Simply put, while some may find this glance away from Joel and Ellie’s journey a little distracting, what the Last Of Us has provife is something of a contained, minor masterpiece that’s simultaneously uplifting as it is ruthlessly dedicated to jerking every tear it can out of your eyeballs. Tissues are a must.
On top of the central romance, the show continues its habit of dropping incredibly subtle and unnerving hints about the shit that happens in a ruined world. Note how we cut from a distinctive scarf wrapped around a corpse in a mass grave to the mother wearing it when she was still alive after we are filled in by Joel that the government started executing healthy people once the quarantine zones became full; our brains put all the pieces together to fill in the chilling whole and it’s made all the more worse when you see she was carrying a baby.

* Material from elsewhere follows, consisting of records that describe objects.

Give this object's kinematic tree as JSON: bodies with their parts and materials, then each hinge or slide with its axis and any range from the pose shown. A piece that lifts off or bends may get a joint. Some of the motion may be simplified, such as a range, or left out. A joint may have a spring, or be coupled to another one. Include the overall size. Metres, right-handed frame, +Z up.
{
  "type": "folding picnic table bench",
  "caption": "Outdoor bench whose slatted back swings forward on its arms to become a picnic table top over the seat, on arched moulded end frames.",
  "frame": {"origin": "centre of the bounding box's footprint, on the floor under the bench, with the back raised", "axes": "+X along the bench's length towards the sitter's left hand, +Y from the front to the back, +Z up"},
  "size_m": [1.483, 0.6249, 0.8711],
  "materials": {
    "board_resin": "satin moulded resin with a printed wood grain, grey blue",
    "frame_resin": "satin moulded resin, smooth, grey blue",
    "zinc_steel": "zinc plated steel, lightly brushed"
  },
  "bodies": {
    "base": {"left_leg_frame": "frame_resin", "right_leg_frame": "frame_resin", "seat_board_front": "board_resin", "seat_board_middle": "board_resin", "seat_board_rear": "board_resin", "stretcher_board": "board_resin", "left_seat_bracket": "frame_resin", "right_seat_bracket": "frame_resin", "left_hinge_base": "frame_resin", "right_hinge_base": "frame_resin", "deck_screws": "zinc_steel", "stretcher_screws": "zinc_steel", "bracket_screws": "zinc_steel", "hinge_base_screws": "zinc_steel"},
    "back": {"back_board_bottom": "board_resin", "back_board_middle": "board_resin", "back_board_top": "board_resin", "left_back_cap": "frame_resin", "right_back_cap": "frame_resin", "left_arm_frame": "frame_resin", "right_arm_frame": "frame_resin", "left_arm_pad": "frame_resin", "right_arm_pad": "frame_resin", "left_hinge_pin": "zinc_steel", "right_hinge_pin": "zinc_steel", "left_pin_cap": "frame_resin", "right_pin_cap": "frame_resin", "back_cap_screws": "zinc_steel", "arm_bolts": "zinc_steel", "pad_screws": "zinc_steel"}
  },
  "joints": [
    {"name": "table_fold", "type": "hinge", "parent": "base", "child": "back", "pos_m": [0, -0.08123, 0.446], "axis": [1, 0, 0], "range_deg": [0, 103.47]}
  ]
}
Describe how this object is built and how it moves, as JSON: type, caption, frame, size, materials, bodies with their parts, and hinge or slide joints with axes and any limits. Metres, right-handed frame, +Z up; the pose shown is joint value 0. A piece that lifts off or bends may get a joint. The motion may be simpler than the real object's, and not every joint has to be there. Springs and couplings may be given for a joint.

Elsewhere, we get more touching character beats when the normally sardonic Ellie is reduced to excited wonder by sitting in a car for the first time “it’s like a spaceship!” and getting bamboozled by the concept of seatbelts while Joel, after discovering the heart breaking fate of Bill and Frank while reading Bill’s typically blunt farewell letter, quietly mourns the loss of Tess without her name even being mentioned aloud.


With Long Long Time (named after a Linda Ronstat song that’s bound to have exploded by the time you read this) The Last Of Us’ position of top tier television is not only all but guaranteed, but seems to be rising with each and every week, something that’s made all the more impressive by the fact that the villains of the piece, the Cordyceps laden Infected, hardly make an appearance. While other shows would doubtless be weakened by a horror show that not only skimps on its creatures, but on our lead characters too, The Last Of Us somehow gets even stronger as it spreads its tendrils ever deeper while commenting on what it means to be human.